[Start SOURCE MATERIAL]
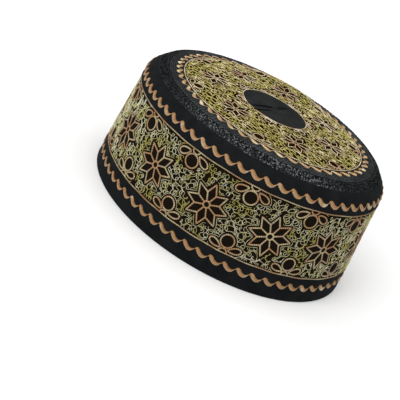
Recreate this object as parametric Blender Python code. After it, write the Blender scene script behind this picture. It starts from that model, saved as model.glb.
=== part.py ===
"""A round, stiff prayer cap of black cloth: a side panel that flares to its rim, a top band that turns
over into a round shoulder, a domed crown let into it, and a flat braid sewn round just outside the
crown's seam.

Metres, +Z up. The cap stands on its rim, with its front towards -Y and its origin under its middle.
Each piece is turned round the Z axis from a profile of (half length, height), and then narrowed in X,
because a head is longer than it is wide.
"""
import math

import bmesh
import bpy
import numpy as np

MM = 0.001

# Plan: the cap is a slightly long oval
NARROWING = 0.922            # width divided by length
SEGMENTS = 72                # faces round each turned piece

# Cloth
WALL = 2.4 * MM              # side and crown, several layers sewn together
SEAM_GAP = 0.35 * MM         # between two pieces that are sewn together, and under the braid
EDGE_ROUNDING = 0.6 * MM     # on the edges of the rim, and on the lower edge of the top band

# Side panel, as half lengths (towards the front) at heights above the rim
RIM_RADIUS = 96.2 * MM
SIDE_SECTIONS = (            # height, half length
    (9.0 * MM, 95.7 * MM),   # middle of the lower wave row
    (17.8 * MM, 95.1 * MM),  # lower edge of the embroidered panel
    (30.0 * MM, 94.1 * MM),
    (45.0 * MM, 93.0 * MM),
    (57.0 * MM, 92.1 * MM),
    (63.5 * MM, 91.6 * MM),  # seam with the top band
)

# Top band, from that seam over the shoulder to the seam of the crown
BAND_PROUD = 0.5 * MM        # its lower edge stands proud of the panel
SHOULDER_RADIUS = 91.6 * MM
SHOULDER_HEIGHT = 66.5 * MM
SEAM_RADIUS = 78.5 * MM
SEAM_HEIGHT = 80.0 * MM
SEAM_SLOPE = math.radians(22)   # fall of the surface outwards, where shoulder and crown meet
SHOULDER_PULL = 6.0 * MM        # how far the side runs on before the shoulder turns
CROWN_PULL = 7.0 * MM           # how far the top runs on before the shoulder turns

# Braid, along the shoulder from its outer edge (0 at the side, 1 at the seam)
BRAID_FROM = 0.66
BRAID_TO = 0.965
BRAID_THICKNESS = 0.9 * MM
BRAID_PROUD = 0.5 * MM       # above the cloth on both sides of it
BRAID_SEAT_FROM = 0.64       # the cloth is sunk for the braid from here to the seam
BRAID_SEAT_STEP = 0.04       # stretch of the shoulder over which it sinks
BRAID_EDGES = (0.45, 0.1, 0.0, 0.1, 0.45)   # shares of the thickness lost across the braid

# Crown
DOME_TOP = 83.2 * MM
DOME_POWER = 2.6             # how flat the dome stays before it falls to its seam
PINCH_DEPTH = 1.3 * MM       # dimple in the middle, where the cloth is drawn together
PINCH_RADIUS = 5.0 * MM
FOLD_DEPTH = 0.9 * MM        # deepest place of the valley that runs from the dimple towards -X
FOLD_REACH = 10.0 * MM       # from the middle to that deepest place
FOLD_WIDTH = 5.0 * MM
RIDGE_SHARE = 0.35           # height of the ridge towards +X, as a share of the valley's depth
ROLL_HEIGHT = 2.6 * MM       # soft roll of the cloth near the crown's edge, on the right of the back
ROLL_RADIUS = 66.0 * MM      # half length at which it is highest
ROLL_INNER = 16.0 * MM       # how far it spreads towards the middle
ROLL_OUTER = 5.5 * MM        # and towards the seam
ROLL_MIDDLE = math.radians(136)    # angle of its middle, from the front (-Y) towards +X
ROLL_SPREAD = math.radians(22)     # angle to each side over which it fades

# Looks of the plain solids
BLACK_CLOTH = ((0.016, 0.018, 0.020, 1.0), 0.85)
BLACK_BRAID = ((0.010, 0.011, 0.013, 1.0), 0.70)


def clear_scene():
    """Remove whatever the file holds."""
    for old in list(bpy.data.objects):
        bpy.data.objects.remove(old, do_unlink=True)


def cloth_material(name, look):
    """A Principled material of one colour and roughness."""
    colour, roughness = look
    material = bpy.data.materials.new(name)
    material.use_nodes = True
    shader = material.node_tree.nodes["Principled BSDF"]
    shader.inputs["Base Color"].default_value = colour
    shader.inputs["Roughness"].default_value = roughness
    shader.inputs["Metallic"].default_value = 0.0
    return material


def shoulder_curve(t):
    """Points and outward normals of the shoulder: a cubic Bezier curve from the side (t = 0), which it
    leaves upwards, to the crown's seam (t = 1), which it meets at the slope of the crown."""
    t = np.asarray(t, float)[:, None]
    side = np.array([SHOULDER_RADIUS, SHOULDER_HEIGHT])
    seam = np.array([SEAM_RADIUS, SEAM_HEIGHT])
    side_pull = side + SHOULDER_PULL * np.array([0.0, 1.0])
    seam_pull = seam + CROWN_PULL * np.array([math.cos(SEAM_SLOPE), -math.sin(SEAM_SLOPE)])
    points = (
        (1 - t) ** 3 * side
        + 3 * (1 - t) ** 2 * t * side_pull
        + 3 * (1 - t) * t ** 2 * seam_pull
        + t ** 3 * seam
    )
    along = (
        3 * (1 - t) ** 2 * (side_pull - side)
        + 6 * (1 - t) * t * (seam_pull - side_pull)
        + 3 * t ** 2 * (seam - seam_pull)
    )
    along /= np.linalg.norm(along, axis=1)[:, None]
    normals = np.stack([along[:, 1], -along[:, 0]], axis=1)
    return points, normals


def side_profile():
    """Closed profile of the side panel: from the flat rim up its outer face, and down its inner face."""
    outer = np.array(SIDE_SECTIONS)[:, ::-1]
    inner = outer[:0:-1] - np.array([WALL, 0.0])
    rim_outer = [(RIM_RADIUS - EDGE_ROUNDING, 0.0), (RIM_RADIUS, EDGE_ROUNDING)]
    rim_inner = [(RIM_RADIUS - WALL, EDGE_ROUNDING), (RIM_RADIUS - WALL + EDGE_ROUNDING, 0.0)]
    return np.vstack([rim_outer, outer, inner, rim_inner])


def band_profile():
    """Closed profile of the top band: up its outer face, over the shoulder, and back along its inner face.
    Under the braid the outer face is sunk, so that the braid stands only a little proud."""
    seam_height, seam_radius = SIDE_SECTIONS[-1]
    foot = seam_height + SEAM_GAP
    outer_edge = seam_radius + BAND_PROUD
    lower_edge = [(outer_edge - EDGE_ROUNDING, foot), (outer_edge, foot + EDGE_ROUNDING)]

    steps = np.array([0.0, 0.2, 0.4, BRAID_SEAT_FROM - BRAID_SEAT_STEP, BRAID_SEAT_FROM, 0.8, 0.9, 1.0])
    points, normals = shoulder_curve(steps)
    braid_seat = BRAID_THICKNESS + SEAM_GAP - BRAID_PROUD
    sunk = np.where(steps >= BRAID_SEAT_FROM, braid_seat, 0.0)[:, None]
    outer = points - normals * sunk

    points, normals = shoulder_curve(np.array([1.0, 0.7, 0.4, 0.0]))
    inner = points - normals * WALL
    inner[0, 0] = SEAM_RADIUS
    return np.vstack([lower_edge, outer, inner, [(seam_radius - WALL, foot)]])


def braid_profile():
    """Closed profile of the braid: a thin strip that follows the shoulder, with its long edges thinned."""
    thinning = np.array(BRAID_EDGES)[:, None] * BRAID_THICKNESS
    steps = np.linspace(BRAID_FROM, BRAID_TO, len(thinning))
    points, normals = shoulder_curve(steps)
    under = points + normals * (BRAID_PROUD - BRAID_THICKNESS)
    over = points + normals * (BRAID_PROUD - thinning)
    return np.vstack([over, under[::-1]])


def dome_height(radius):
    """Height of the crown's upper face at a half length: the top less a power of the radius, so that it
    meets the seam at the seam's height."""
    return DOME_TOP - (DOME_TOP - SEAM_HEIGHT) * (radius / SEAM_RADIUS) ** DOME_POWER


def crown_profile():
    """Profile of the crown: out over its upper face, and back to the middle along its lower face."""
    edge = SEAM_RADIUS - SEAM_GAP
    upper_radii = np.array([0.0, 3.0, 6.5, 11.0, 16.0, 22.0, 35.0, 50.0, 60.0, 66.0, 70.0, 74.0]) * MM
    upper_radii = np.append(upper_radii, edge)
    lower_radii = np.array([edge, 70.0 * MM, 60.0 * MM, 30.0 * MM, 6.5 * MM, 0.0])
    upper = np.stack([upper_radii, dome_height(upper_radii)], axis=1)
    lower = np.stack([lower_radii, dome_height(lower_radii) - WALL], axis=1)
    return np.vstack([upper, lower])


def pinch(x, y):
    """How far the cloth of the crown is drawn down at a place: a dimple in the middle, a valley that runs
    from it towards -X, and a lower ridge towards +X."""
    dimple = PINCH_DEPTH * np.exp(-(np.hypot(x, y) / PINCH_RADIUS) ** 2)
    reach = np.abs(x) / FOLD_REACH
    along = reach * np.exp((1 - reach ** 2) / 2)
    across = np.exp(-(y / FOLD_WIDTH) ** 2)
    side = np.where(x < 0, 1.0, -RIDGE_SHARE)
    return dimple + FOLD_DEPTH * along * across * side


def roll(x, y):
    """How far the cloth of the crown stands up at a place: a bell round the roll's half length, wider
    towards the middle than towards the seam, that fades out to both sides."""
    radius = np.hypot(x / NARROWING, y)
    across = (radius - ROLL_RADIUS) / np.where(radius < ROLL_RADIUS, ROLL_INNER, ROLL_OUTER)
    aside = (np.arctan2(x / NARROWING, -y) - ROLL_MIDDLE) / ROLL_SPREAD
    return ROLL_HEIGHT * np.exp(-across ** 2 - aside ** 4)


def crown_fall(x, y):
    """How far the crown's surface lies under its plain dome: its pinch, less its roll."""
    return pinch(x, y) - roll(x, y)


def turned(name, profile, material, closed=True, shape=None):
    """A piece turned round the Z axis from its profile, narrowed in X, with shape(x, y) as the depth by
    which the surface is drawn down afterwards."""
    mesh = bpy.data.meshes.new(name)
    piece = bmesh.new()
    corners = [piece.verts.new((0.0, -radius, height)) for radius, height in profile]
    edges = [piece.edges.new(pair) for pair in zip(corners, corners[1:])]
    if closed:
        edges.append(piece.edges.new((corners[-1], corners[0])))
    bmesh.ops.spin(
        piece,
        geom=corners + edges,
        cent=(0.0, 0.0, 0.0),
        axis=(0.0, 0.0, 1.0),
        angle=math.tau,
        steps=SEGMENTS,
        use_merge=True,
    )
    bmesh.ops.remove_doubles(piece, verts=piece.verts, dist=0.01 * MM)
    bmesh.ops.scale(piece, vec=(NARROWING, 1.0, 1.0), verts=piece.verts)
    if shape is not None:
        for corner in piece.verts:
            corner.co.z -= shape(corner.co.x, corner.co.y)
    bmesh.ops.recalc_face_normals(piece, faces=piece.faces)
    piece.to_mesh(mesh)
    piece.free()
    mesh.shade_smooth()
    mesh.set_sharp_from_angle(angle=math.radians(40))
    mesh.materials.append(material)
    body = bpy.data.objects.new(name, mesh)
    bpy.context.scene.collection.objects.link(body)
    return body


def build():
    """Make the four pieces of the cap."""
    clear_scene()
    cloth = cloth_material("black_cloth", BLACK_CLOTH)
    braid = cloth_material("black_braid", BLACK_BRAID)
    turned("side_panel", side_profile(), cloth)
    turned("top_band", band_profile(), cloth)
    turned("crown_top", crown_profile(), cloth, closed=False, shape=crown_fall)
    turned("edge_braid", braid_profile(), braid)


build()
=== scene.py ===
# %% [markdown]
# # A prayer cap in black cloth and gold thread
# The cap is a stiff pillbox of black cotton: a side panel full of stars and wandering thread, a black band
# that turns over into a round shoulder, a braid, and a crown with the same embroidery round a bare middle.
# The solids of the cap come in as a fixed frame. Everything here is fine cloth and thread laid on that
# frame, and the frame's box is kept, for the proportions of the oval.

# %% Load the frame
import functools
import math
import bmesh
import bpy
import numpy as np
from mathutils import Matrix, Vector


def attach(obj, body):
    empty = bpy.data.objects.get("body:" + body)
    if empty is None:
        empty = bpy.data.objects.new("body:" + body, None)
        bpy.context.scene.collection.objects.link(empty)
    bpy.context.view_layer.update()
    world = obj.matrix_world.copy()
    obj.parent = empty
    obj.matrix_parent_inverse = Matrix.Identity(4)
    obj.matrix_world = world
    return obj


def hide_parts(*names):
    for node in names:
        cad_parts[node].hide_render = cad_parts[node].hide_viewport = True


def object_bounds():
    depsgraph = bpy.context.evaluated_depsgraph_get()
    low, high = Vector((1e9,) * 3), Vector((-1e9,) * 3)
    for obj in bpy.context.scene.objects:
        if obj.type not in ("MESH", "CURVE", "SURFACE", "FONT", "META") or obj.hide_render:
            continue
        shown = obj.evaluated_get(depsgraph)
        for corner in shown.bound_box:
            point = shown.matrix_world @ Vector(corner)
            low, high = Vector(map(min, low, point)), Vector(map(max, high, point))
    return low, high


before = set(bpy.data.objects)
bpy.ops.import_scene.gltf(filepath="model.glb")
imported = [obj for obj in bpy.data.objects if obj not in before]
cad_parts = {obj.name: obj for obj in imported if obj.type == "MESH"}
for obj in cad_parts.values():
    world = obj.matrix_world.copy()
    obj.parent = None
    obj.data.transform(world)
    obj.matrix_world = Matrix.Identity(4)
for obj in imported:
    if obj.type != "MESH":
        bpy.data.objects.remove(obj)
cad_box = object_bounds()
MM = 0.001
print("frame:", sorted(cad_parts), [round(x, 4) for x in cad_box[1] - cad_box[0]])

# %% [markdown]
# ## The camera
# The picture was taken from a little above the cap, with a long lens, and the cap leans to the right in it.
# Here the cap stands flat, as it would by itself, so the camera is what leans: it is turned about its own
# line of sight. Azimuth, pitch and roll say this more plainly than nine numbers of a matrix would.

# %% The camera
TARGET = Vector((-10.98, 10.69, 1.16)) * MM
DISTANCE = 0.748
AZIMUTH = math.radians(-41.74)
PITCH = math.radians(23.32)
ROLL = math.radians(27.87)
LENS = 99.0


def new_object(name, data):
    """An object with that data, put into the scene."""
    made = bpy.data.objects.new(name, data)
    bpy.context.scene.collection.objects.link(made)
    return made


camera = new_object("camera", bpy.data.cameras.new("camera"))
camera.data.lens = LENS
# Round the target from -Y, up by the pitch, back by the distance, and a turn about the line of sight.
turn = Matrix.Rotation(AZIMUTH, 4, "Z") @ Matrix.Rotation(math.pi / 2 - PITCH, 4, "X")
back, lean = Matrix.Translation((0.0, 0.0, DISTANCE)), Matrix.Rotation(ROLL, 4, "Z")
camera.matrix_world = Matrix.Translation(TARGET) @ turn @ back @ lean
bpy.context.scene.camera = camera
print("camera stands at", [round(x * 1000) for x in camera.matrix_world.translation], "mm")

# %% [markdown]
# ## Floor and light
# A white floor that runs out of the picture, a white sky and a wide soft ceiling give the even, almost
# shadowless light of a catalogue picture. One soft lamp from the left adds the highlights by which thread and
# satin show their relief. The standard view keeps white white, where a filmic one would grey it.

# %% Floor and light
FLOOR_HALF = 6.0
FLOOR_WHITE = (0.93, 0.93, 0.93, 1.0)
FLOOR_ROUGH, FLOOR_GLOSS = 0.9, 0.1
SKY_WHITE = (1.0, 1.0, 1.0, 1.0)
SKY_STRENGTH = 0.55
LAMPS = {                   # place, aim, size in metres, power in watts
    "ceiling": ((0.0, 0.3, 2.5), (0.0, 0.3, 0.0), 5.0, 80.0),
    "key": ((-1.0, -0.25, 0.75), (0.0, 0.0, 0.05), 0.6, 5.0),
}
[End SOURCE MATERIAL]
* GIVEN INSTRUCTION
Return exactly the lines above from the line that has "mesh.materials.append(material)" through the line that has "for node in", inclusive, and nothing else.

* TASK OUTPUT
    mesh.materials.append(material)
    body = bpy.data.objects.new(name, mesh)
    bpy.context.scene.collection.objects.link(body)
    return body


def build():
    """Make the four pieces of the cap."""
    clear_scene()
    cloth = cloth_material("black_cloth", BLACK_CLOTH)
    braid = cloth_material("black_braid", BLACK_BRAID)
    turned("side_panel", side_profile(), cloth)
    turned("top_band", band_profile(), cloth)
    turned("crown_top", crown_profile(), cloth, closed=False, shape=crown_fall)
    turned("edge_braid", braid_profile(), braid)


build()
=== scene.py ===
# %% [markdown]
# # A prayer cap in black cloth and gold thread
# The cap is a stiff pillbox of black cotton: a side panel full of stars and wandering thread, a black band
# that turns over into a round shoulder, a braid, and a crown with the same embroidery round a bare middle.
# The solids of the cap come in as a fixed frame. Everything here is fine cloth and thread laid on that
# frame, and the frame's box is kept, for the proportions of the oval.

# %% Load the frame
import functools
import math
import bmesh
import bpy
import numpy as np
from mathutils import Matrix, Vector


def attach(obj, body):
    empty = bpy.data.objects.get("body:" + body)
    if empty is None:
        empty = bpy.data.objects.new("body:" + body, None)
        bpy.context.scene.collection.objects.link(empty)
    bpy.context.view_layer.update()
    world = obj.matrix_world.copy()
    obj.parent = empty
    obj.matrix_parent_inverse = Matrix.Identity(4)
    obj.matrix_world = world
    return obj


def hide_parts(*names):
    for node in names:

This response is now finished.